#### Material
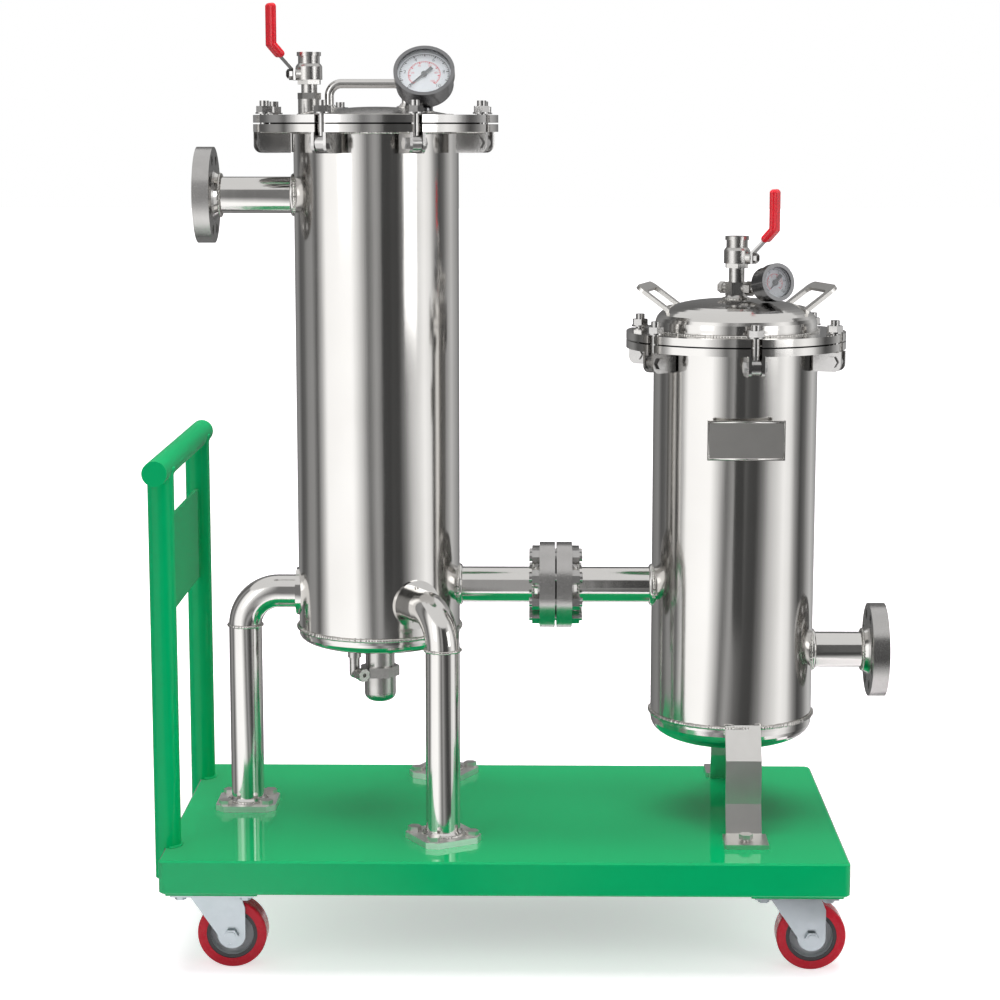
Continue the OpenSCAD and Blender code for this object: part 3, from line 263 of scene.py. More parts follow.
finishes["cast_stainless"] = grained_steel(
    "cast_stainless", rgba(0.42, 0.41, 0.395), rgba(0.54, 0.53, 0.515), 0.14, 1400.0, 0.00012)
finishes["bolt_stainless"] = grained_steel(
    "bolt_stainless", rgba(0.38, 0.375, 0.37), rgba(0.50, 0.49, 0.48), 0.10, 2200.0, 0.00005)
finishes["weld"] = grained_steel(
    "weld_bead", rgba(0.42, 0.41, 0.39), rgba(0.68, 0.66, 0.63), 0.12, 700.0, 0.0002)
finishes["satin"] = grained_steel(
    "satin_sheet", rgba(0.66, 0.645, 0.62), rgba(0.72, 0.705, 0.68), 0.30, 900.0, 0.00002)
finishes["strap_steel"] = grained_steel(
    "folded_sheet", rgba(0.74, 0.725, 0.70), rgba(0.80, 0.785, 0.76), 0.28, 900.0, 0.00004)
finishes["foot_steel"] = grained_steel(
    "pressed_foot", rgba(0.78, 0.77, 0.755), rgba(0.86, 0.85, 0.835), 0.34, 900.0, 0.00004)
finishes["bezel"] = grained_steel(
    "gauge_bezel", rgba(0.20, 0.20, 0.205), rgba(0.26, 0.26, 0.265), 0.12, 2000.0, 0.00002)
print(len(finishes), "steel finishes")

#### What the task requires
Reproduce the listing above verbatim, from first line to last.

#### Answer for this exercise
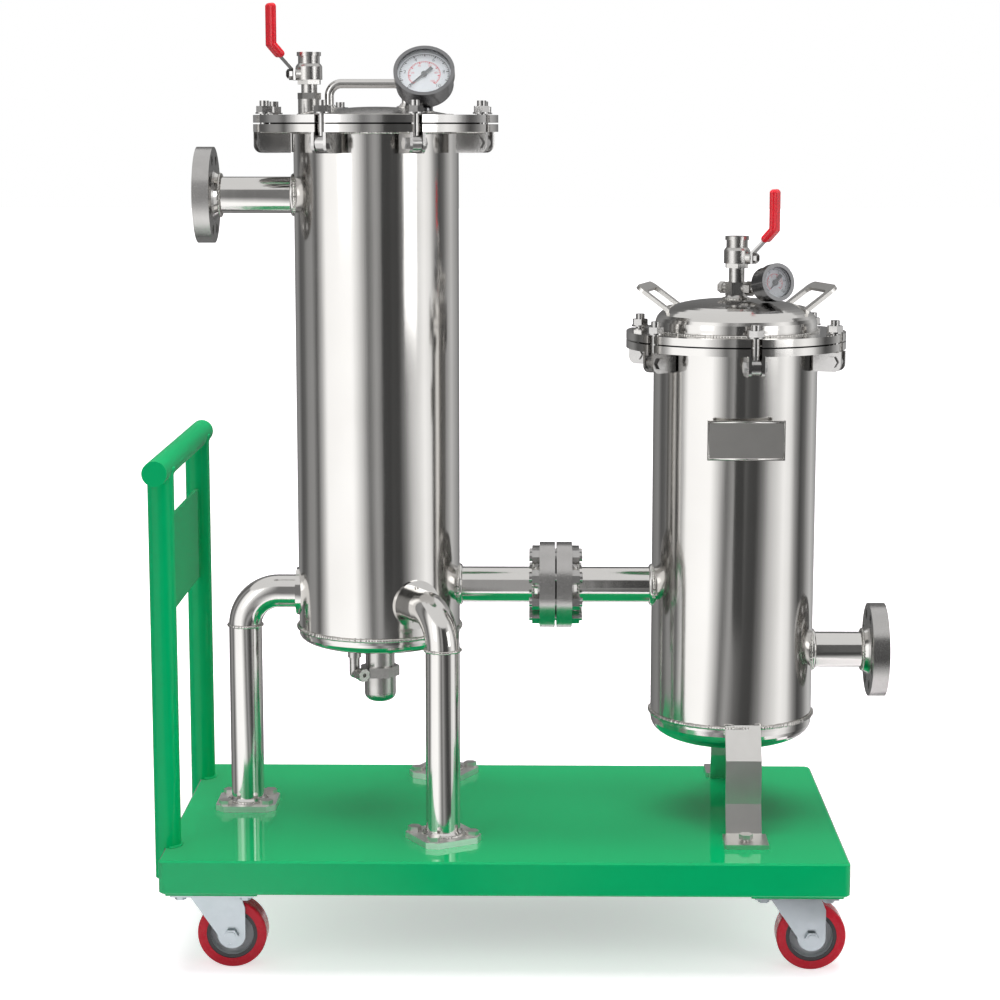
Continue the OpenSCAD and Blender code for this object: part 3, from line 263 of scene.py. More parts follow.
finishes["cast_stainless"] = grained_steel(
    "cast_stainless", rgba(0.42, 0.41, 0.395), rgba(0.54, 0.53, 0.515), 0.14, 1400.0, 0.00012)
finishes["bolt_stainless"] = grained_steel(
    "bolt_stainless", rgba(0.38, 0.375, 0.37), rgba(0.50, 0.49, 0.48), 0.10, 2200.0, 0.00005)
finishes["weld"] = grained_steel(
    "weld_bead", rgba(0.42, 0.41, 0.39), rgba(0.68, 0.66, 0.63), 0.12, 700.0, 0.0002)
finishes["satin"] = grained_steel(
    "satin_sheet", rgba(0.66, 0.645, 0.62), rgba(0.72, 0.705, 0.68), 0.30, 900.0, 0.00002)
finishes["strap_steel"] = grained_steel(
    "folded_sheet", rgba(0.74, 0.725, 0.70), rgba(0.80, 0.785, 0.76), 0.28, 900.0, 0.00004)
finishes["foot_steel"] = grained_steel(
    "pressed_foot", rgba(0.78, 0.77, 0.755), rgba(0.86, 0.85, 0.835), 0.34, 900.0, 0.00004)
finishes["bezel"] = grained_steel(
    "gauge_bezel", rgba(0.20, 0.20, 0.205), rgba(0.26, 0.26, 0.265), 0.12, 2000.0, 0.00002)
print(len(finishes), "steel finishes")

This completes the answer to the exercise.